§ **DIRECTION**: Within the data that follows, set down exactly the lines from the one containing "Keep writing the build123d" through the one containing "return t.mix_colour(strip, panels, BLACK_STRIP)", both ends included.

§ **SUPPLIED MATERIAL**:
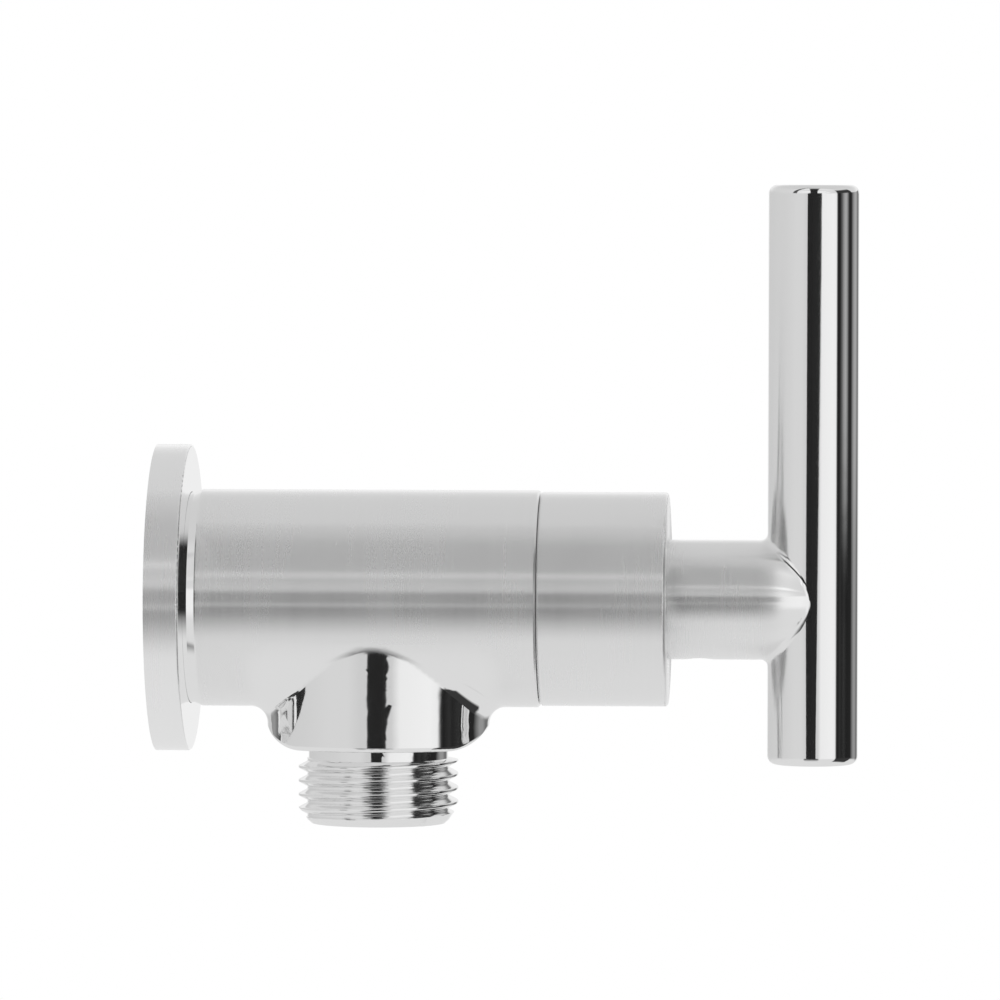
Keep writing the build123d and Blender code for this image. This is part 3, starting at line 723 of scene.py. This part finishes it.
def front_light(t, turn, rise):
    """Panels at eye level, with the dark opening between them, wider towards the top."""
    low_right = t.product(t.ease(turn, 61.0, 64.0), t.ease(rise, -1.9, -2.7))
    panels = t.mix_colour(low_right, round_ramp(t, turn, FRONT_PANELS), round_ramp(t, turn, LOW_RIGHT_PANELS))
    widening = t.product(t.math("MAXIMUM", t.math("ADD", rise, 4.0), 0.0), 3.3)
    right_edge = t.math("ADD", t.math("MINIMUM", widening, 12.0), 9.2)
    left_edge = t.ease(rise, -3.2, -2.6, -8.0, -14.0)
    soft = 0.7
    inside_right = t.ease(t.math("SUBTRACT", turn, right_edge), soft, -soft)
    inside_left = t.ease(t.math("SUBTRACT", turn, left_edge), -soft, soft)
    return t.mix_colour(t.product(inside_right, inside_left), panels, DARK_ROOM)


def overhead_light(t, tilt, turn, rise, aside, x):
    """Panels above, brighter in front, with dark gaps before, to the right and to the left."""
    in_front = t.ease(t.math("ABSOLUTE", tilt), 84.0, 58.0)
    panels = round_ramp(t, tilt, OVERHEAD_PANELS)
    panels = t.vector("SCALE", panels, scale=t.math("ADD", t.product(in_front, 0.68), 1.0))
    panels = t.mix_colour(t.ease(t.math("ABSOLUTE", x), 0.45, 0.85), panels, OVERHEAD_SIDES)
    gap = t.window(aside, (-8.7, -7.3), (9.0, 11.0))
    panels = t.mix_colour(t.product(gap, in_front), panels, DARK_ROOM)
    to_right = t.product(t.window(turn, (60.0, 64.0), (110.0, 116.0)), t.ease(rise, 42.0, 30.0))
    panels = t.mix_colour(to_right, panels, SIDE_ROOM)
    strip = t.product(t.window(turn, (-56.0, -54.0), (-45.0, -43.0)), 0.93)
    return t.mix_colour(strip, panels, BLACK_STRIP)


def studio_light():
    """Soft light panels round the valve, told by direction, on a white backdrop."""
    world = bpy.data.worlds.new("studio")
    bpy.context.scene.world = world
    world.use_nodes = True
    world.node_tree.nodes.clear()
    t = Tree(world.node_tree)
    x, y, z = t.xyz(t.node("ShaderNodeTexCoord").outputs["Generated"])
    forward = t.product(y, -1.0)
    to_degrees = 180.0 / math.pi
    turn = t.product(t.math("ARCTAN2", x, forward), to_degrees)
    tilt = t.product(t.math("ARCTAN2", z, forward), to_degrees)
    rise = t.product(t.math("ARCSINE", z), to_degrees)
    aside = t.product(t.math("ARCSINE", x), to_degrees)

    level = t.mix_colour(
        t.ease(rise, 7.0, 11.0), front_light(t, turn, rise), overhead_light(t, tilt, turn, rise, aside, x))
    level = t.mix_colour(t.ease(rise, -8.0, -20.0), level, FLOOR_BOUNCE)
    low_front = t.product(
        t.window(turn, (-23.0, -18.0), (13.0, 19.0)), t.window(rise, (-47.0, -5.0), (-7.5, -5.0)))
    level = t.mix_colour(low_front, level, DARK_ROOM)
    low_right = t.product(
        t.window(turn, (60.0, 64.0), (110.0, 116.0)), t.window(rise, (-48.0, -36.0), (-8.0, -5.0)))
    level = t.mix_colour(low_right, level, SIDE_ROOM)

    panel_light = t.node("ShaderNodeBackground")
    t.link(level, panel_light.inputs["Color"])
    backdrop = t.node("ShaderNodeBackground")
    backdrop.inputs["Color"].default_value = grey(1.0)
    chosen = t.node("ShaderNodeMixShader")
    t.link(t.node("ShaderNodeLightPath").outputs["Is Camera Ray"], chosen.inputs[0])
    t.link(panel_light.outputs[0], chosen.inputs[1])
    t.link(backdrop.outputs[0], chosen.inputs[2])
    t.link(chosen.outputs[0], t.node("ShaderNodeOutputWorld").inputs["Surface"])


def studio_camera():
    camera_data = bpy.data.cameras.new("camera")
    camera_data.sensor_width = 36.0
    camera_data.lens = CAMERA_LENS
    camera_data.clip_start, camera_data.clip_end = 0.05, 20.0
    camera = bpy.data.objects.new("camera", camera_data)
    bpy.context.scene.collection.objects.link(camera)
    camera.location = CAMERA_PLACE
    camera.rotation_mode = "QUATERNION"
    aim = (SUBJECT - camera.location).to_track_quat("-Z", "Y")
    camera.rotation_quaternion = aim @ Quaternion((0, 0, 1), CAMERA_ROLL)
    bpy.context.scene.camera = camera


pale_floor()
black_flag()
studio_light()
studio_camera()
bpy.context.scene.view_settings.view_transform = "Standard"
...
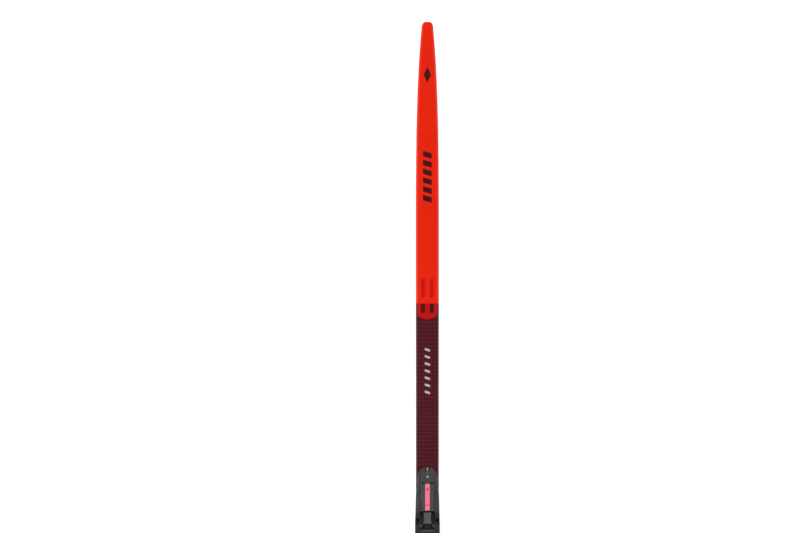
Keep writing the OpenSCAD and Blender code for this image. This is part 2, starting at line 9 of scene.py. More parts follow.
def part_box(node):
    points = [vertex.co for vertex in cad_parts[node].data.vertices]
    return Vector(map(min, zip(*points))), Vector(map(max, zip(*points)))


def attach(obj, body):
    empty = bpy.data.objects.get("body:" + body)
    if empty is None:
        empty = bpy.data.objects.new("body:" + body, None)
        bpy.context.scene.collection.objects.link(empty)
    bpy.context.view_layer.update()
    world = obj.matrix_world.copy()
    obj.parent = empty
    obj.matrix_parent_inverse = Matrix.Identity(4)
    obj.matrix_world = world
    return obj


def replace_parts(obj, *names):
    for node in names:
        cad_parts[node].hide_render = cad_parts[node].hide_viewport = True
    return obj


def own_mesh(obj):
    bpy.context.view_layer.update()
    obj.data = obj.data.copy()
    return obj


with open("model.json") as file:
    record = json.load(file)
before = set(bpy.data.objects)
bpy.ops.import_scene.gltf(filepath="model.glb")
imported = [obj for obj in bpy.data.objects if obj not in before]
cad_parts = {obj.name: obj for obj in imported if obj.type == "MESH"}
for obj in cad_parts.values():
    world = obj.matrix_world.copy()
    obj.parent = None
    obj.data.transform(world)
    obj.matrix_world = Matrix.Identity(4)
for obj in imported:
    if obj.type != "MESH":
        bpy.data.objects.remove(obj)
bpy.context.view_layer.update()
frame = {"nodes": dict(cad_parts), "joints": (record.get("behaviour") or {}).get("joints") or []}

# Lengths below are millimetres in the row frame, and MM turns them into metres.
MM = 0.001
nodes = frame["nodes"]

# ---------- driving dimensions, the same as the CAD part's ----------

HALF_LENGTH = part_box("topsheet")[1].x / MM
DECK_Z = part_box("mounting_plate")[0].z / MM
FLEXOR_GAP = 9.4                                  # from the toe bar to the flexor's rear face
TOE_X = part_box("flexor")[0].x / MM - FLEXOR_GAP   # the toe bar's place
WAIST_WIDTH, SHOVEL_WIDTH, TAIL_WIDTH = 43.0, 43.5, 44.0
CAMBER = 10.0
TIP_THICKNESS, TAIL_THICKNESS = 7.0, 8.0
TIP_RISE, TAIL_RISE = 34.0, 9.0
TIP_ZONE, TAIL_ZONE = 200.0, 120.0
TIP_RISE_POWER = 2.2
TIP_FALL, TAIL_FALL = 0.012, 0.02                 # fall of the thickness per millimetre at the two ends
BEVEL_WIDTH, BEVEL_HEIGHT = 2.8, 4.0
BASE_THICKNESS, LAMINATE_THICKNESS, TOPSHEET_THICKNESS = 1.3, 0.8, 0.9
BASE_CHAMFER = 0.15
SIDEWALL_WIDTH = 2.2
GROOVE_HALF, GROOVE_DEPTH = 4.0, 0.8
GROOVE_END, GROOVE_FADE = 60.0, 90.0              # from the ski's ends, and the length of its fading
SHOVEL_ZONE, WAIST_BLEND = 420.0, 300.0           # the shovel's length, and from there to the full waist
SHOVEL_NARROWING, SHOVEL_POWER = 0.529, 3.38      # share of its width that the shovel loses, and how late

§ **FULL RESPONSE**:
Keep writing the build123d and Blender code for this image. This is part 3, starting at line 723 of scene.py. This part finishes it.
def front_light(t, turn, rise):
    """Panels at eye level, with the dark opening between them, wider towards the top."""
    low_right = t.product(t.ease(turn, 61.0, 64.0), t.ease(rise, -1.9, -2.7))
    panels = t.mix_colour(low_right, round_ramp(t, turn, FRONT_PANELS), round_ramp(t, turn, LOW_RIGHT_PANELS))
    widening = t.product(t.math("MAXIMUM", t.math("ADD", rise, 4.0), 0.0), 3.3)
    right_edge = t.math("ADD", t.math("MINIMUM", widening, 12.0), 9.2)
    left_edge = t.ease(rise, -3.2, -2.6, -8.0, -14.0)
    soft = 0.7
    inside_right = t.ease(t.math("SUBTRACT", turn, right_edge), soft, -soft)
    inside_left = t.ease(t.math("SUBTRACT", turn, left_edge), -soft, soft)
    return t.mix_colour(t.product(inside_right, inside_left), panels, DARK_ROOM)


def overhead_light(t, tilt, turn, rise, aside, x):
    """Panels above, brighter in front, with dark gaps before, to the right and to the left."""
    in_front = t.ease(t.math("ABSOLUTE", tilt), 84.0, 58.0)
    panels = round_ramp(t, tilt, OVERHEAD_PANELS)
    panels = t.vector("SCALE", panels, scale=t.math("ADD", t.product(in_front, 0.68), 1.0))
    panels = t.mix_colour(t.ease(t.math("ABSOLUTE", x), 0.45, 0.85), panels, OVERHEAD_SIDES)
    gap = t.window(aside, (-8.7, -7.3), (9.0, 11.0))
    panels = t.mix_colour(t.product(gap, in_front), panels, DARK_ROOM)
    to_right = t.product(t.window(turn, (60.0, 64.0), (110.0, 116.0)), t.ease(rise, 42.0, 30.0))
    panels = t.mix_colour(to_right, panels, SIDE_ROOM)
    strip = t.product(t.window(turn, (-56.0, -54.0), (-45.0, -43.0)), 0.93)
    return t.mix_colour(strip, panels, BLACK_STRIP)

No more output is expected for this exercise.